Figure 1: Playing in the street in 1950s suburbia (Source)

A recent summary by the Joseph Rowntree Foundation highlights the social value of public spaces , but recognises that ‘the concept of what “public spaces” are changes over time. This is something we discovered in (Re)Imagining Youth, where we set out to explore what ‘leisure’ means to young people living in Glasgow today, the kind of leisure opportunities available to them, and the ways that youth leisure changed since the 1960s. Nowadays many leisure activities, like playing a game of football, cost money. The commercial function of many public spaces favours those with money and excludes others. Young people in (Re)Imagining Youth told us that there are  increasingly few free public spaces available to them and little opportunities for unregulated leisure that doesn’t involve consumption.

Figures 2,3&5: Leisure spaces in contemporary Glasgow (Photos by R. Doyle)

Many urban areas of the UK have undergone significant regeneration in recent years. This is often led by privatisation and commercialisation. We focus here on the changes that have occurred in Glasgow, one of the (Re)Imagining Youth research sites, and the city in which Robert has worked. In Glasgow de-industrialisation and the shift to a service-based economy has resulted in unemployment, urban decay, welfare dependency and poor health for many people. There have been repeated efforts to ‘regenerate’ public spaces, most notably in the East End of the city in preparation to host the 2014 Commonwealth Games. The result has been the demolition of many community facilities to make way for car parks and sports venues which are too expensive for local young people to use.

Glasgow also became one of the first cities in Europe to reach a population of one million. The city now has 35 million cars licensed for use on the roads.  This is an incredible increase from 5 million in 1960.  The number of cars travelling on our roads and parked in our streets has undoubtedly had an effect on the way that children and young people interact with the spaces around them.  For many youngsters street play is only permitted – and safe – on specific days where barriers are erected to keep cars out and adults in hi-vis jackets are on hand to supervise.

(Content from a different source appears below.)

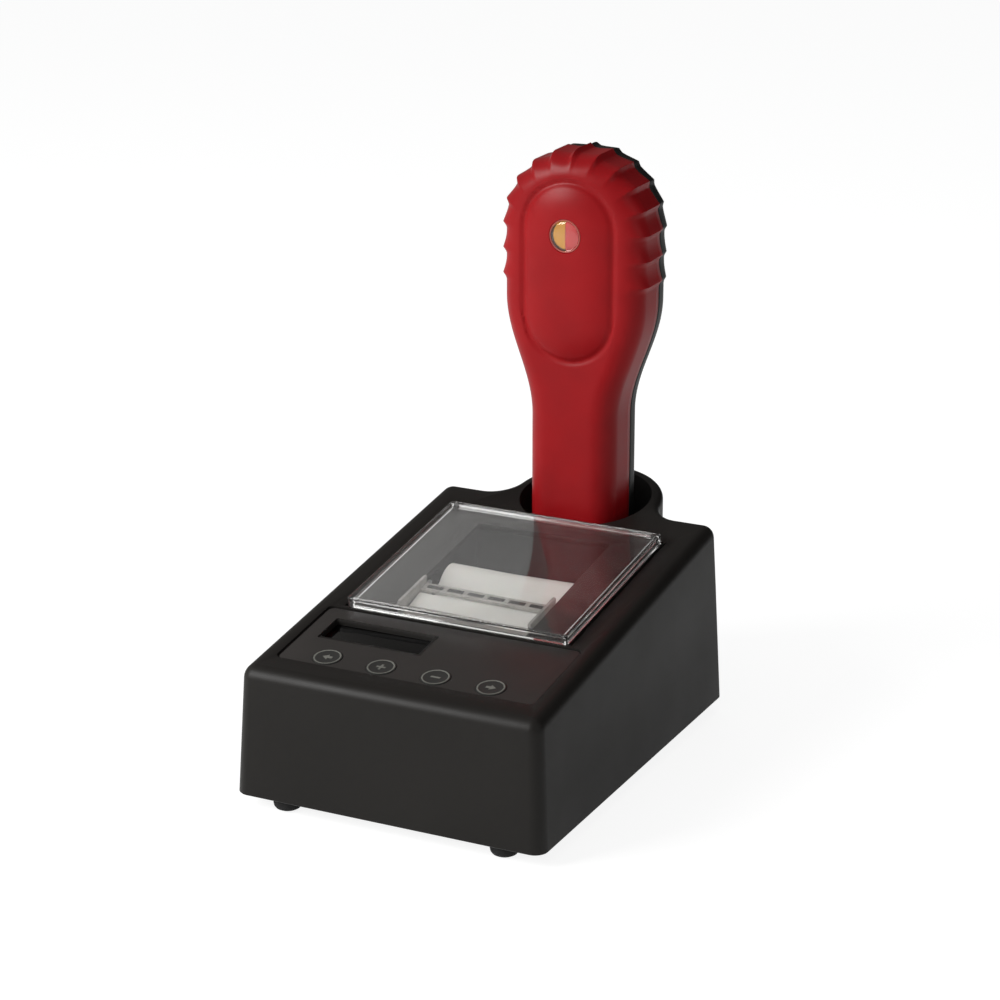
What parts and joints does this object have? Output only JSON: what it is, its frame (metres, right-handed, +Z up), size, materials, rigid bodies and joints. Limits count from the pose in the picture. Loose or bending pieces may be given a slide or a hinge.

Figures 5&6: Leisure spaces in contemporary Glasgow (Photos by R. Doyle)

These changes in the nature of public spaces and play and free time are illustrated in  the following interview extract from (Re)Imagining Youth. Lisa interviewed Eddie, a father in his 50s, his 24 year old daughter, Denise, and 16 year old son, Alan, as they walked around their local neighnourhood in Glasgow. This walking interview revealed several differences in Eddie’s experiences of childhood play compared to Denise and Alan’s experiences. For example, Eddie said ‘They (Denise and Alan) had a lot of structured play. We just made up our own games and done our own thing’. In another discussion Eddie described the type of play he and his friends engaged in as youngsters:

Eddie: aye you would do things like jumping off dykes n that, see who could jump off the biggest dyke, then you would get things like you would put a pole on in and you would have the high jump so you were jumping on to this mattress on the other side and then we had the hop, skip and jump or the triple jump but we called it the hop, skip and jump and then you’d mark it.

But Denise and Alan explained that things have changed:

Denise: you couldne do that nooadays, you’d need adults there to try and facilitate that…I suppose its because weans nowadays are used to having adults there and they need to be organised

Alan: even then people would still go tae ma Da and say is this right? For the reassurance and the rules

It is often said that a number of children and young people living in our society today have lower levels of resilience than the generations who have gone before them. This may be because children and young people nowadays are less likely to take ‘healthy’ risks such as climbing a tree, building a den or jumping the dykes.  Several studies have revealed that more children today tend to play inside rather than outside, so are less adept at managing different forms of risk in their everyday lives. While working as a Play Ranger in the East End of Glasgow, Robert developed open-access play sessions in a number of communities across the East End. The focus of these play sessions was ‘free play’, which meant that the sessions were unstructured and the activities were all child led.  Participation in free play is incredibly important to children and young people’s personal development.  Access to their local environment and the opportunity to engage with it is essential for the development of children and young people’s wellbeing.   Similarly, the opportunity to play with loose parts and experiment freely increases children and young people’s levels of creativity and ingenuity.  It is during free play that many key life skills such as decision making, risk assessment, communication skills and common sense are gained.  Giving a child agency to play organically and explore their physical and social environment at an early age goes a long way towards equipping them with the skills required to navigate more difficult terrain as they approach their teenage years and adulthood.

It has been argued that the changing nature of children’s play and free time is not only effecting individuals, but also but society as a whole. Resilience is not only important to children and young people’s transition into adulthood from an individual perspective, but is also crucial to the cohesion communities and society as a whole. The opportunities for children and young people to play, explore, belong and express themselves in their early years no doubt help shape the citizen that they become.  We cannot exclude children and young people from their communities. The Convention on the Rights of the Child (article 31) which establishes the right to play for all children and young people up to the age of 18. We have to make sure there are activities and opportunities that they can get involved in.  Early intervention through play should be an integral part of this process. Communities need tangible leisure activities for children and young people that are consistent, reliable and accessible to all.